It is almost impossible to explain how amped I am to have this next Influencer on.
She is someone who has made me look good for years in publications so having the chance to flip that lens is just so dang neat. Because I did a $&it job at painting a picture with my words above on how cool this is (that is her job anyway…and she BEASTS out uber hard below with that beeteedubs) here is a millennial form of communication to get the point across.
Introducing: Kelsey Cannon; CSCS
How lucky are we?
Becuase she’s humble as hell I’ll do the honors:
- Former word wizard @ Men’s Health
- Trust me, if you’ve read anything from MH it was probably one of her pieces
- Assoc. Brand Manager for @Reebok
- Fitness Writer Extraordinaire
- Completer of Dan John’s KB Challenge
Here….we….gooooooooooo. Get your notebooks ready and your pens warmed up, Nerds.
What would you tell a new coach or trainer coming into the business?
“Stick with the basics. The fitness industry is volatile and trend based. Just because something is hot and new or getting a lot of attention doesn’t make it more effective. The basics are still around for a reason.”
What are some of the things that Crossfit has taught you that every fitness program should try and get better at?
“I think CrossFit—love it or hate it—has demonstrated to women everywhere that it’s ok to be strong, and that strength comes in many forms. Maybe one day it’s a PR on a lift you never would’ve done on your own or in a bootcamp class, and another day it’s just making it through the workout without quitting. Strong is beautiful and badass whether you’re extroverted, introverted, tall, short, thick, thin, old, or young.
It’s also taught me a few lessons in humility. I still regularly get knocked down a peg or two after workouts that I thought looked easy.”
You’ve had a ton of unique experience and resources in the industry, what are the top 3 things you have learned in your journey?
“1. The smartest person in the room is not always the loudest.
2. Overcomplicating things doesn’t make them better or more effective, it just makes them more complicated
3. You have one body and you have to take care of it. Getting lean is awesome, but not at the expense of your health. Six packs are great, but a six pack with two knee replacements and shoulder pain is not.”
Should coaches and trainers be trying to get content out there on the internet? If so, where should they start?
“It seems like everyone has to produce content in order to be seen these days, and I think that’s just a reality of the times we live in. No amount of content, however, is going to make up for knowledge, people skills, and a commitment to always staying on top of your game.

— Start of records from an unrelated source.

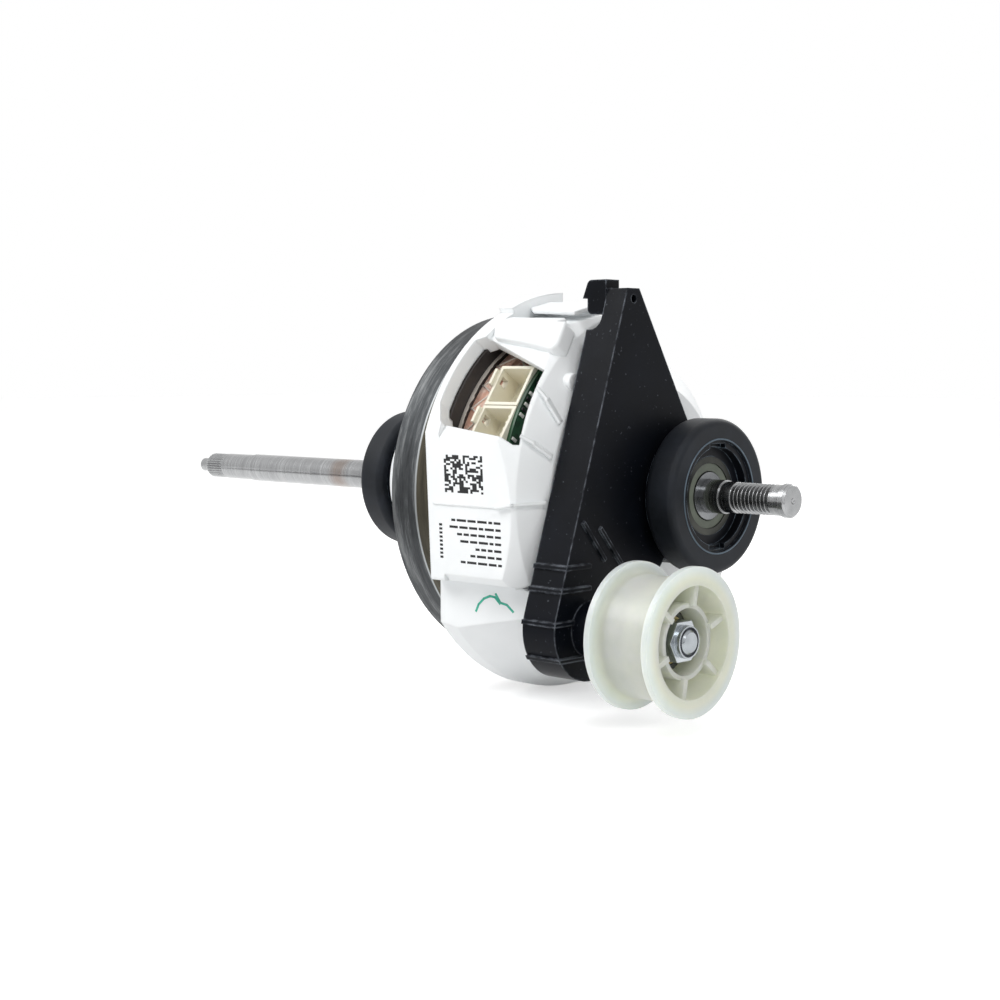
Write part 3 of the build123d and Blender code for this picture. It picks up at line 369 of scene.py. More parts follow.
ring_rubber = rubber("black mounting rubber", 0x15181D, 0x23272E, 0.45)
seal_rubber = rubber("greased seal rubber", 0x5E645A, 0x787E72, 0.35)
print("rubbers made")

# %% [markdown]
# ## Turned and plated metals
# A turned bar has fine rings square to its axis, so its pattern runs quickly along X and
# slowly round the bar. Plated fasteners have the same rings, wider, under a bright coat. The
# shaft was heated near its rear ring, which left a brown stain there.

# %% Turned and plated metals
RING_REACH, BLOT, STAIN_PATCH = 20, 16, 6
RING_DEPTH, METAL_ROUND_OFF = 0.006, 0.2
BLOT_EDGES, BLOT_COVER = (0.45, 0.75), (0.0, 0.6)
STAIN_CORE, STAIN_COVER = 0.3, 0.75


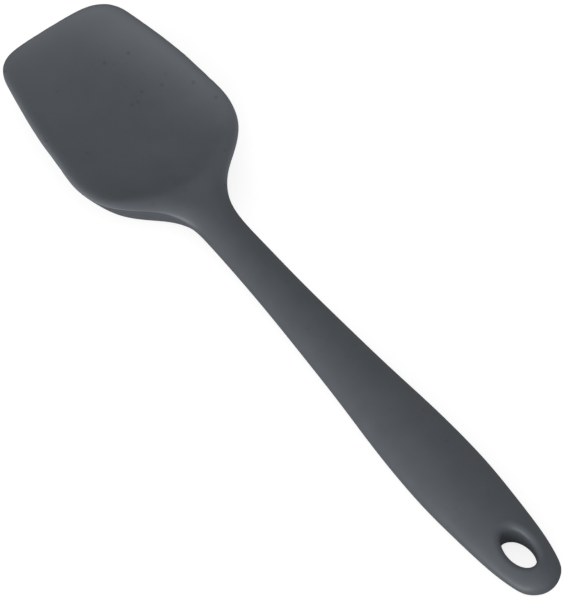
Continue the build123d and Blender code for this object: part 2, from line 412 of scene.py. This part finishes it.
def buildSkin():
    s, m = spatula, meshSettings
    vertices, faces = [], []

    def addPoints(points):
        start = len(vertices)
        vertices.extend([tuple(p) for p in points])
        return list(range(start, start + len(points)))

    half = m["halfColumns"]
    # plain rows from the handle to the middle of the head
    handleRows = round((m["headStart"] - m["handleStart"]) / m["rowStep"])
    headRows = round((m["tipStart"] - m["headStart"]) / m["headRowStep"])
    xs = np.concatenate([
        np.linspace(m["handleStart"], m["headStart"], handleRows, endpoint=False),
        np.linspace(m["headStart"], m["tipStart"], headRows + 1),
    ])
    sharpness = np.interp(xs, fine[:, 0], fine[:, 6])
    widths = np.interp(xs, fine[:, 0], fine[:, 1])
    gridX, gridY = [], []
    for x, w, sharp in zip(xs, widths, sharpness):
        share = columnShares(sharp, half)
        line = np.concatenate([-share[::-1], share[1:]]) * w
        gridX.append(np.full(len(line), x))
        gridY.append(line)
    columns = 2 * half + 1
    # tip: from the last row round the corners
    lastLine = np.column_stack([gridX[-1], gridY[-1]])
    cornerX = m["tipCorner"]
    k = np.linspace(1, 0, m["tipRows"] + 1)
    rowShares = 1 - k ** m["tipPacking"]
    side = outlineBetween(m["tipStart"], cornerX, 0, rowShares)
    front = outlineBetween(cornerX, 200, 0, np.linspace(0, 1, half + 1))
    front[-1, 1] = 0
    frontLine = np.vstack([front * [1, -1], front[-2::-1]])
    left = side * [1, -1]
    patch = coonsPatch(lastLine, frontLine, left, side, rowShares)
    for row in patch[1:]:
        gridX.append(row[:, 0])
        gridY.append(row[:, 1])
    gridX, gridY = np.array(gridX), np.array(gridY)
    onEdge = np.zeros(gridX.shape, bool)
    onEdge[:, 0] = onEdge[:, -1] = True
    onEdge[-1, :] = True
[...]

But if you want to get the word out, start with social media. Make your social handles something people might use as a key word to search for content when they want to find information or feel inspired, like “fit”, “fitness”, or “trainer”. Start a website (a real one with a legit URL) to get your thoughts out there—but only if you have something to say, don’t add to the noise just to punch your card. Finally, reach out to publications that cover topics for which you are an expert and offer that expertise to writers—your name and credentials will start to circulate in the right places!”
Kelsey, thank you for stopping by. You are a true savage and the above info is pure gold.